School lunches and breakfasts are sometimes a lifeline for children whose families face problems affording healthy food. School officials understand that and are extending school meal programs into the summer.

Starting Monday, Champaign Unit 4 food service crews will bring breakfasts and lunches to four community centers - they'll be available free to children under age 18.

Unit 4 food service director Mary Davis says the federally-funded program is there to fill the gap when school lets out and children on free or reduced-price lunches still need food.

"Especially now where jobs are hard to find and so money isn't coming into a household like it was, this is going to help all those households," Davis said. "It'll take a worry off their mind because it's both breakfast and lunch. So it does help."

Davis said people at the sites won't ask for proof of need.

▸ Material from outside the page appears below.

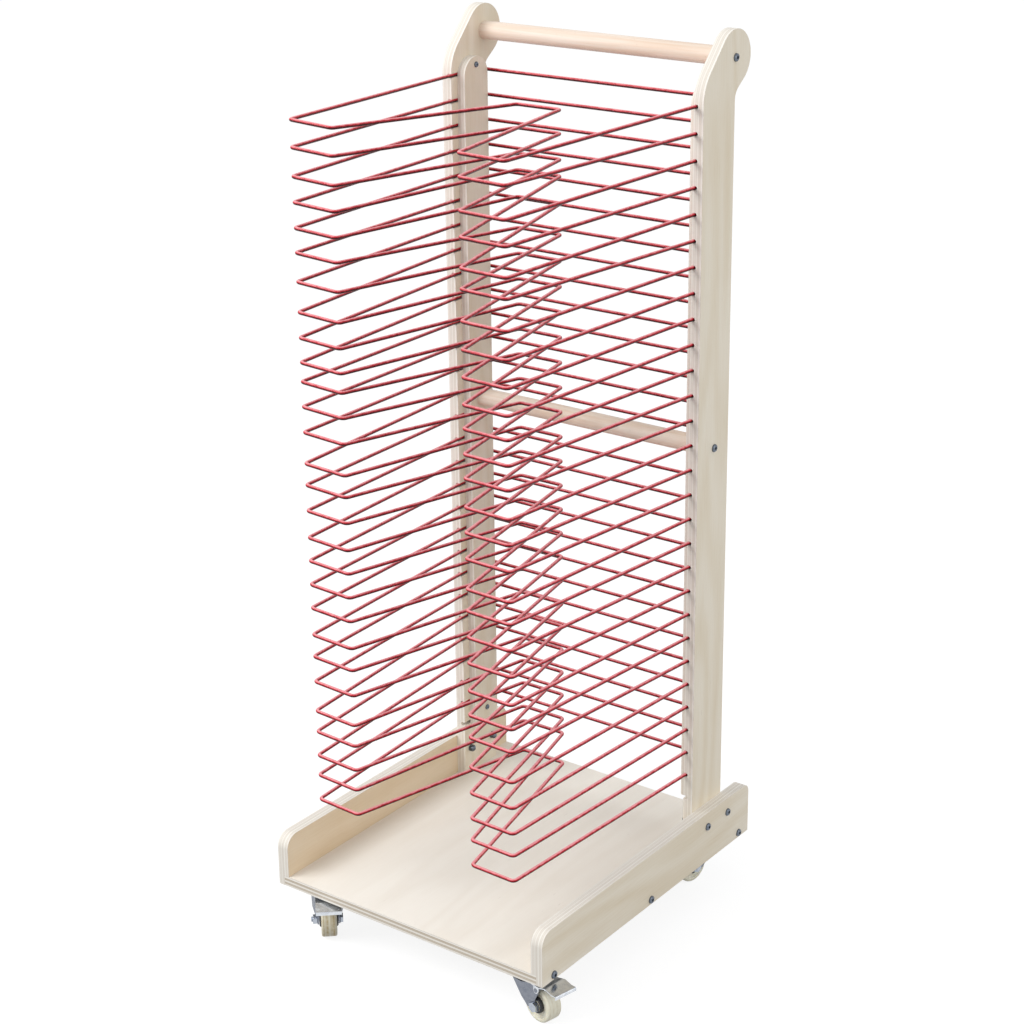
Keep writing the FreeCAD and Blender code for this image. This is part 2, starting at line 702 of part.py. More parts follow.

She said she expects the nine sites across the Champaign area will give out about a thousand breakfasts and up to two thousand school lunches every weekday through the end of July.

Six of those sites are open to anyone - the sites at the Don Moyer Boys and Girls Club (201 E. Park Ave.), First Presbyterian Church (302 W. Church), Douglass Community Center (512 E. Grove) and Jericho Church (1601 W. Bloomington Rd.)open Monday. Sites at Carrie Busey and Stratton schools open June 13th.

On Friday, U.S. Senator Dick Durbin is expected to visit another school meal program funded by the Department of Agriculture. Decatur's Boys and Girls Club is one of several sites in that city where the Summer Food Service Program is also taking place.